>>>>

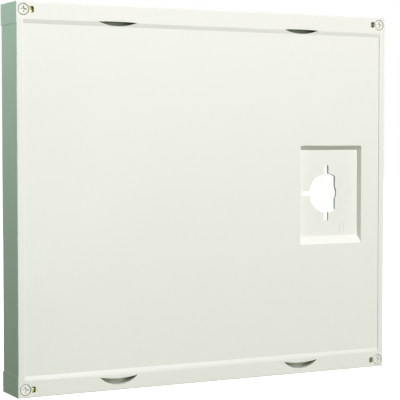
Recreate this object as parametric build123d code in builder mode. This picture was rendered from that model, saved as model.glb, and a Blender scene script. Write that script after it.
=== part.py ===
"""Front cover of a distribution board: a shallow moulded tray, open at the back.

+X is to the right and +Z up as seen from the front, and the front faces -Y. The origin is the centre
of the four lock feet, on the plane of the rear rim. Depths are measured backwards from the front face.
"""

from build123d import *
import os

# ---- driving dimensions, mm ----
WIDTH = 500.0  # two 250 mm fields of the board's frame
HEIGHT = 450.0  # three 150 mm rows of the board's frame
DEPTH = 52.0  # front face to rear rim, at the end strips
WALL = 2.5  # moulded wall
EDGE_R = 1.0  # rounding of the outer front edges

STRIP_H = 24.5  # end strip, from the outer edge to its joint with the panel
LEDGE_H = 20.0  # flat part of the strip's front
CAP_PROUD = 0.4  # the strip's corner caps stand out of the side walls
BORDER_W = 8.0  # raised border at each side of the field
BORDER_EDGE_R = 0.5
FIELD_DEPTH = 1.2  # recess of the large flat field
PANEL_DEPTH = 50.0  # the side walls stop short of the rear rim

LOCK_INSET_X = 8.5  # lock axis from the side wall's face
LOCK_INSET_Z = 9.0  # lock axis from the outer edge
HEAD_R = 5.9
HEAD_T = 4.0
HEAD_DEPTH = 0.3
SEAT_R = 6.6
WASHER_R = 5.7
WASHER_BORE_R = 3.62
WASHER_T = 1.2
SHANK_R = 3.5
SHANK_BORE_R = 3.57
HEAD_EDGE_R = 0.5
CROSS_L = 7.4  # cross recess of the head
CROSS_W = 1.5
CROSS_DEPTH = 2.2
BOSS_R = 8.0
BOSS_END = 47.0
NECK_R = 2.6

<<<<

To do: Repeat the data exactly. Leave nothing out.

The solution:
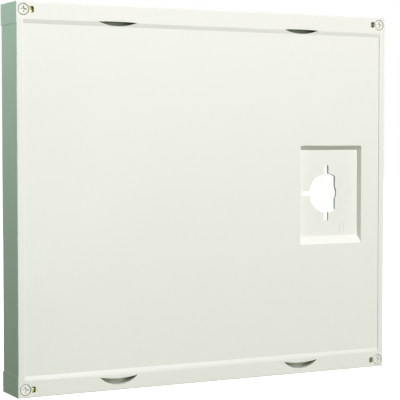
Recreate this object as parametric build123d code in builder mode. This picture was rendered from that model, saved as model.glb, and a Blender scene script. Write that script after it.
=== part.py ===
"""Front cover of a distribution board: a shallow moulded tray, open at the back.

+X is to the right and +Z up as seen from the front, and the front faces -Y. The origin is the centre
of the four lock feet, on the plane of the rear rim. Depths are measured backwards from the front face.
"""

from build123d import *
import os

# ---- driving dimensions, mm ----
WIDTH = 500.0  # two 250 mm fields of the board's frame
HEIGHT = 450.0  # three 150 mm rows of the board's frame
DEPTH = 52.0  # front face to rear rim, at the end strips
WALL = 2.5  # moulded wall
EDGE_R = 1.0  # rounding of the outer front edges

STRIP_H = 24.5  # end strip, from the outer edge to its joint with the panel
LEDGE_H = 20.0  # flat part of the strip's front
CAP_PROUD = 0.4  # the strip's corner caps stand out of the side walls
BORDER_W = 8.0  # raised border at each side of the field
BORDER_EDGE_R = 0.5
FIELD_DEPTH = 1.2  # recess of the large flat field
PANEL_DEPTH = 50.0  # the side walls stop short of the rear rim

LOCK_INSET_X = 8.5  # lock axis from the side wall's face
LOCK_INSET_Z = 9.0  # lock axis from the outer edge
HEAD_R = 5.9
HEAD_T = 4.0
HEAD_DEPTH = 0.3
SEAT_R = 6.6
WASHER_R = 5.7
WASHER_BORE_R = 3.62
WASHER_T = 1.2
SHANK_R = 3.5
SHANK_BORE_R = 3.57
HEAD_EDGE_R = 0.5
CROSS_L = 7.4  # cross recess of the head
CROSS_W = 1.5
CROSS_DEPTH = 2.2
BOSS_R = 8.0
BOSS_END = 47.0
NECK_R = 2.6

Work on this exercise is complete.